Before bombing Hiroshima and Nagasaki, Secretary of War Henry Stimson briefed Dwight Eisenhower on their imminent use, saying: "Japan was already defeated and that dropping the bomb was completely unnecessary."
After its use, Joint Chiefs Chairman Admiral William Leahy called the atom bomb "a barbarous weapon. The Japanese were already defeated and ready to surrender."
In mid-July, four days before Truman, Churchill, and Stalin met in Potsdam to discuss post-war issues (two months after Nazi Germany's defeat), a Japanese Foreign Minister Togo telegram to Ambassador Sato in Moscow discussing negotiated surrender terms said:
"It is his Majesty's heart's desire to see the swift termination of the war." Washington intercepted the message.

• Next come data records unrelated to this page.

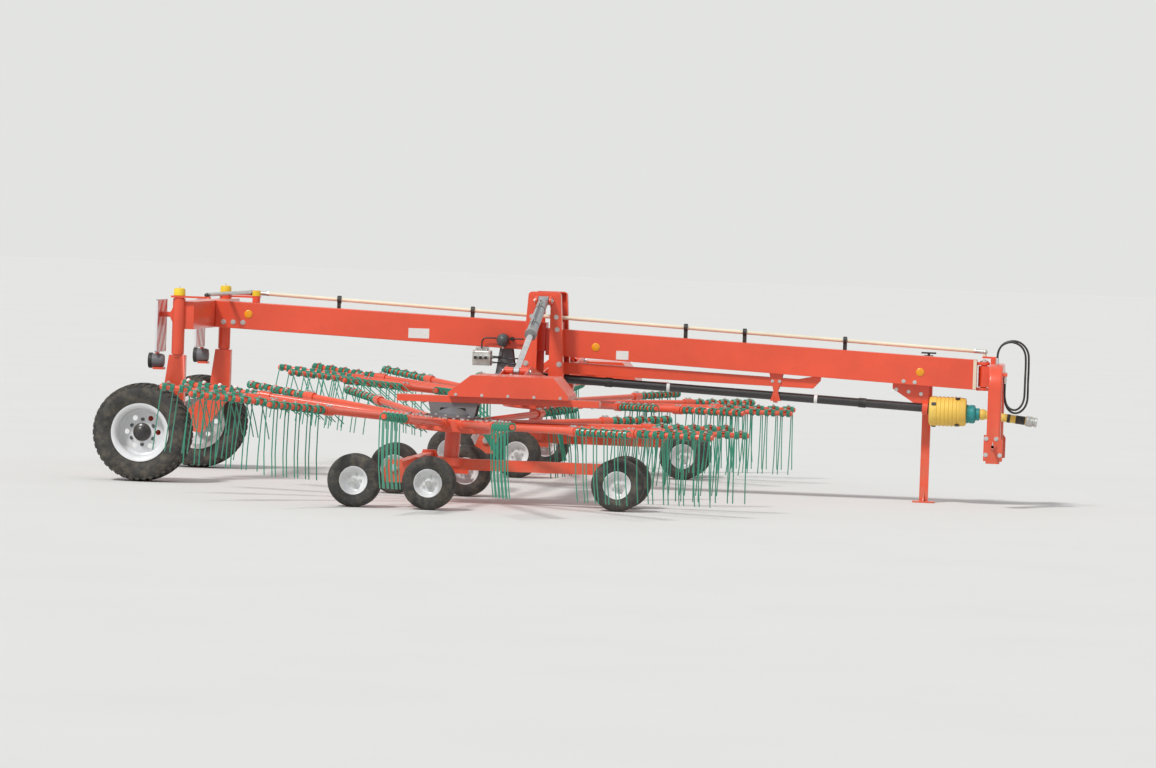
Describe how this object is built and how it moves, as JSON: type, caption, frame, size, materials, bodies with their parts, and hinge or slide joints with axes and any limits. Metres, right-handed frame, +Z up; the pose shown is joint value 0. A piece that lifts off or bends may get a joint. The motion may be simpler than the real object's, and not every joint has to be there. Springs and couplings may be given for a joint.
{
  "type": "twin-rotor rotary rake",
  "caption": "Towed farm rake with tined rotors on folding arms either side of a long beam, steered rear wheels and a hinged headstock.",
  "frame": {"origin": "on the ground, at the middle of the whole machine seen from above", "axes": "+X forward towards the tractor, +Y to the machine's left, +Z up"},
  "size_m": [7.4306, 10.1271, 1.6],
  "materials": {
    "red_paint": "orange-red gloss paint",
    "tine_green": "turquoise-green painted spring steel and red arms",
    "grey_cast": "grey painted castings",
    "black_paint": "black gloss paint",
    "guard_yellow": "yellow guard plastic",
    "cylinder_grey": "grey painted barrel",
    "rod_chrome": "polished piston rod",
    "tyre_rubber": "black rubber",
    "rim_silver": "silver-white paint",
    "cream_paint": "cream paint",
    "board_red": "red and white striped sheet",
    "lamp_red": "lamp lens and housing",
    "guide_black": "black plastic",
    "zinc": "zinc-plated steel"
  },
  "bodies": {
    "frame": {"main_beam_front": "red_paint", "main_beam_rear": "red_paint", "gantry": "red_paint", "central_gearbox": "grey_cast", "drive_tube": "black_paint", "pto_guard": "guard_yellow", "rear_axle_beam": "red_paint", "rod_guides": "guide_black", "jack_sleeve": "red_paint", "warning_boards": "board_red", "rear_lamps": "lamp_red", "shaft_hangers": "red_paint", "valve_block": "zinc", "accumulator": "zinc"},
    "headstock": {"headstock_arch": "red_paint", "hose_fittings": "zinc", "supply_hose": "guide_black", "return_hose": "guide_black", "supply_coupling": "zinc", "return_coupling": "zinc"},
    "drive_shaft": {"pto_shaft": "guard_yellow"},
    "jack": {"jack_leg": "zinc"},
    "steering_rod": {"steering_rod": "cream_paint"},
    "steering_lever": {"steering_lever": "red_paint"},
    "track_rod": {"track_rod": "zinc"},
    "knuckle_left": {"knuckle_left": "red_paint"},
    "transport_wheel_left": {"transport_tyre_left": "tyre_rubber", "transport_rim_left": "rim_silver"},
    "arm_left": {"swing_arm_left": "red_paint", "rotor_gearbox_left": "grey_cast", "cross_shaft_left": "guard_yellow", "rotor_chassis_left": "red_paint"},
    "cylinder_barrel_left": {"lift_barrel_left": "cylinder_grey"},
    "cylinder_rod_left": {"lift_rod_left": "rod_chrome"},
    "rotor_left": {"tine_rotor_left": "tine_green"},
    "wheel_outer_rear_left": {"wheel_outer_rear_left": "tyre_rubber"},
    "wheel_outer_front_left": {"wheel_outer_front_left": "tyre_rubber"},
    "wheel_inner_rear_left": {"wheel_inner_rear_left": "tyre_rubber"},
    "wheel_inner_front_left": {"wheel_inner_front_left": "tyre_rubber"},
    "wheel_nose_outer_left": {"wheel_nose_outer_left": "tyre_rubber"},
    "wheel_nose_inner_left": {"wheel_nose_inner_left": "tyre_rubber"},
    "knuckle_right": {"knuckle_right": "red_paint"},
    "transport_wheel_right": {"transport_tyre_right": "tyre_rubber", "transport_rim_right": "rim_silver"},
    "arm_right": {"swing_arm_right": "red_paint", "rotor_gearbox_right": "grey_cast", "cross_shaft_right": "guard_yellow", "rotor_chassis_right": "red_paint"},
    "cylinder_barrel_right": {"lift_barrel_right": "cylinder_grey"},
    "cylinder_rod_right": {"lift_rod_right": "rod_chrome"},
    "rotor_right": {"tine_rotor_right": "tine_green"},
    "wheel_outer_rear_right": {"wheel_outer_rear_right": "tyre_rubber"},
    "wheel_outer_front_right": {"wheel_outer_front_right": "tyre_rubber"},
    "wheel_inner_rear_right": {"wheel_inner_rear_right": "tyre_rubber"},
    "wheel_inner_front_right": {"wheel_inner_front_right": "tyre_rubber"},
    "wheel_nose_outer_right": {"wheel_nose_outer_right": "tyre_rubber"},
    "wheel_nose_inner_right": {"wheel_nose_inner_right": "tyre_rubber"}
  },
  "joints": [
    {"name": "headstock_yaw", "type": "hinge", "parent": "frame", "child": "headstock", "pos_m": [3.27, 0, 1.045], "axis": [0, 0, 1], "range_deg": [-60, 60]},
    {"name": "jack_slide", "type": "slide", "parent": "frame", "child": "jack", "axis": [0, 0, 1], "range_m": [0, 0.47]},
    {"name": "drive_shaft_swing", "type": "hinge", "parent": "frame", "child": "drive_shaft", "pos_m": [3.27, 0, 0.738], "axis": [0, 0, 1], "range_deg": [-60.5, 60.5]},
    {"name": "steering_rod_slide", "type": "slide", "parent": "frame", "child": "steering_rod", "axis": [1, 0, 0], "range_m": [-0.045, 0.045]},
    {"name": "centre_lever", "type": "hinge", "parent": "frame", "child": "steering_lever", "pos_m": [-2.67, 0, 1.455], "axis": [0, 0, 1], "range_deg": [-24.5, 24.5]},
    {"name": "track_rod_slide", "type": "slide", "parent": "frame", "child": "track_rod", "axis": [0, 1, 0], "range_m": [-0.092, 0.092]},
    {"name": "steer_left", "type": "hinge", "parent": "frame", "child": "knuckle_left", "pos_m": [-3.11, 1.1, 1.01], "axis": [0, 0, 1], "range_deg": [-24.5, 24.5]},
    {"name": "transport_wheel_spin_left", "type": "hinge", "parent": "knuckle_left", "child": "transport_wheel_left", "pos_m": [-3.326, 1.33, 0.39], "axis": [0, 1, 0], "continuous": true},
    {"name": "fold_left", "type": "hinge", "parent": "frame", "child": "arm_left", "pos_m": [-0.275, 0.35, 0.85], "axis": [1, 0, 0], "range_deg": [0, 85]},
    {"name": "cylinder_swing_left", "type": "hinge", "parent": "frame", "child": "cylinder_barrel_left", "pos_m": [-0.275, 0.345, 1.53], "axis": [1, 0, 0], "range_deg": [0, 107.6]},
    {"name": "cylinder_stroke_left", "type": "slide", "parent": "cylinder_barrel_left", "child": "cylinder_rod_left", "axis": [0, 0.9549, -0.2968], "range_m": [-0.7609, 0]},
    {"name": "rotor_spin_left", "type": "hinge", "parent": "arm_left", "child": "rotor_left", "pos_m": [-0.655, 2.8, 0.6], "axis": [0.0499, 0, 0.9988], "continuous": true},
    {"name": "wheel_outer_rear_left_spin", "type": "hinge", "parent": "arm_left", "child": "wheel_outer_rear_left", "pos_m": [-1.245, 3.9, 0.2], "axis": [0, 1, 0], "continuous": true},
    {"name": "wheel_outer_front_left_spin", "type": "hinge", "parent": "arm_left", "child": "wheel_outer_front_left", "pos_m": [-0.685, 3.9, 0.2], "axis": [0, 1, 0], "continuous": true},
    {"name": "wheel_inner_rear_left_spin", "type": "hinge", "parent": "arm_left", "child": "wheel_inner_rear_left", "pos_m": [-1.245, 1.7, 0.2], "axis": [0, 1, 0], "continuous": true},
    {"name": "wheel_inner_front_left_spin", "type": "hinge", "parent": "arm_left", "child": "wheel_inner_front_left", "pos_m": [-0.685, 1.7, 0.2], "axis": [0, 1, 0], "continuous": true},
    {"name": "wheel_nose_outer_left_spin", "type": "hinge", "parent": "arm_left", "child": "wheel_nose_outer_left", "pos_m": [0.645, 3.07, 0.2], "axis": [0, 1, 0], "continuous": true},
    {"name": "wheel_nose_inner_left_spin", "type": "hinge", "parent": "arm_left", "child": "wheel_nose_inner_left", "pos_m": [0.645, 2.53, 0.2], "axis": [0, 1, 0], "continuous": true},
    {"name": "steer_right", "type": "hinge", "parent": "frame", "child": "knuckle_right", "pos_m": [-3.11, -1.1, 1.01], "axis": [0, 0, 1], "range_deg": [-24.5, 24.5]},
    {"name": "transport_wheel_spin_right", "type": "hinge", "parent": "knuckle_right", "child": "transport_wheel_right", "pos_m": [-3.326, -1.33, 0.39], "axis": [0, 1, 0], "continuous": true},
    {"name": "fold_right", "type": "hinge", "parent": "frame", "child": "arm_right", "pos_m": [-0.275, -0.35, 0.85], "axis": [-1, 0, 0], "range_deg": [0, 85]},
    {"name": "cylinder_swing_right", "type": "hinge", "parent": "frame", "child": "cylinder_barrel_right", "pos_m": [-0.275, -0.345, 1.53], "axis": [-1, 0, 0], "range_deg": [0, 107.6]},
    {"name": "cylinder_stroke_right", "type": "slide", "parent": "cylinder_barrel_right", "child": "cylinder_rod_right", "axis": [0, -0.9549, -0.2968], "range_m": [-0.7609, 0]},
    {"name": "rotor_spin_right", "type": "hinge", "parent": "arm_right", "child": "rotor_right", "pos_m": [-0.655, -2.8, 0.6], "axis": [0.0499, 0, 0.9988], "continuous": true},
    {"name": "wheel_outer_rear_right_spin", "type": "hinge", "parent": "arm_right", "child": "wheel_outer_rear_right", "pos_m": [-1.245, -3.9, 0.2], "axis": [0, 1, 0], "continuous": true},
    {"name": "wheel_outer_front_right_spin", "type": "hinge", "parent": "arm_right", "child": "wheel_outer_front_right", "pos_m": [-0.685, -3.9, 0.2], "axis": [0, 1, 0], "continuous": true},
    {"name": "wheel_inner_rear_right_spin", "type": "hinge", "parent": "arm_right", "child": "wheel_inner_rear_right", "pos_m": [-1.245, -1.7, 0.2], "axis": [0, 1, 0], "continuous": true},
    {"name": "wheel_inner_front_right_spin", "type": "hinge", "parent": "arm_right", "child": "wheel_inner_front_right", "pos_m": [-0.685, -1.7, 0.2], "axis": [0, 1, 0], "continuous": true},
    {"name": "wheel_nose_outer_right_spin", "type": "hinge", "parent": "arm_right", "child": "wheel_nose_outer_right", "pos_m": [0.645, -3.07, 0.2], "axis": [0, 1, 0], "continuous": true},
    {"name": "wheel_nose_inner_right_spin", "type": "hinge", "parent": "arm_right", "child": "wheel_nose_inner_right", "pos_m": [0.645, -2.53, 0.2], "axis": [0, 1, 0], "continuous": true}
  ],
  "couplings": [
    {"joint": "drive_shaft_swing", "follows": "headstock_yaw", "ratio": 1},
    {"joint": "steering_rod_slide", "follows": "headstock_yaw", "m_per_rad": -0.04117},
    {"joint": "centre_lever", "follows": "headstock_yaw", "ratio": 0.4},
    {"joint": "track_rod_slide", "follows": "headstock_yaw", "m_per_rad": -0.08545},
    {"joint": "steer_left", "follows": "headstock_yaw", "ratio": -0.4},
    {"joint": "cylinder_swing_left", "follows": "fold_left", "ratio": 1.2595},
    {"joint": "cylinder_stroke_left", "follows": "fold_left", "m_per_rad": -0.51153},
    {"joint": "steer_right", "follows": "headstock_yaw", "ratio": -0.4},
    {"joint": "cylinder_swing_right", "follows": "fold_right", "ratio": 1.2595},
    {"joint": "cylinder_stroke_right", "follows": "fold_right", "m_per_rad": -0.51153}
  ]
}
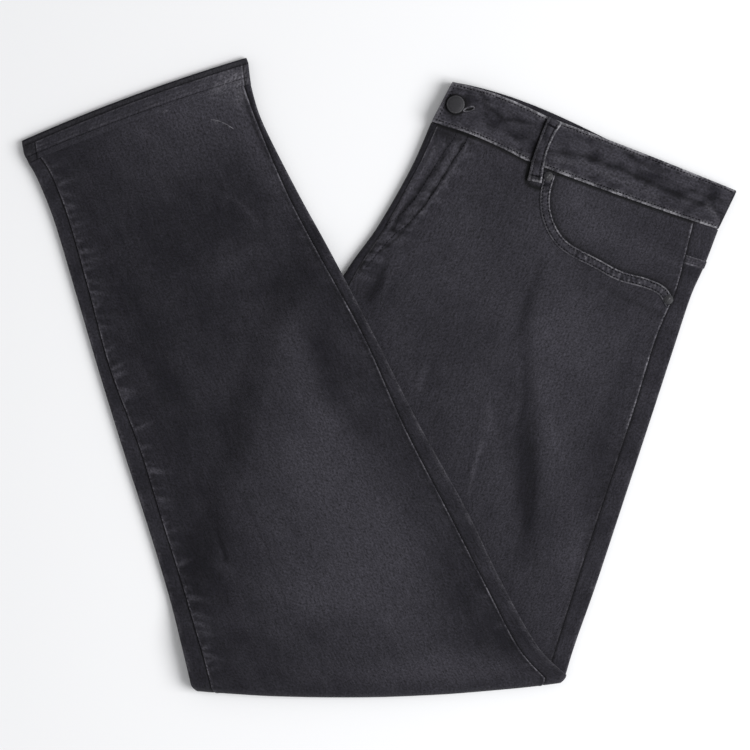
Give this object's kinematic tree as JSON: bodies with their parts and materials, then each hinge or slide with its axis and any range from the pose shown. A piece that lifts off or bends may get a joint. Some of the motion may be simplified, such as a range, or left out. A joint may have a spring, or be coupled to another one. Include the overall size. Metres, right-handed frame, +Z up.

Japanese codes were broken before the war began.
At least from summer 1940, US intelligence began reading Japan's diplomatic messages. Earlier in 1945, Japan sent peace feelers.
Two days before the February Yalta conference, General Douglas MacArthur sent Roosevelt a 40-page summary of its terms.
They were nearly unconditional. The Japanese would accept an occupation, cease hostilities, surrender their arms, remove all troops from occupied territories, submit to criminal war trials, and let their industries be regulated, asking only that their Emperor be retained.
Roosevelt categorically refused. So did Truman. They wanted war to continue and be followed by unconditional surrender.
Zinn said America "was determined to drop those bombs. " Churchill advisor PMS Blackett called using them "the first major operation of the Cold War diplomatic war with Russia."
The bombs of August are an ominous reminder that what happened to Japan can repeat whenever lunatics in Washington believe it's to their advantage. Humanity may not survive their madness.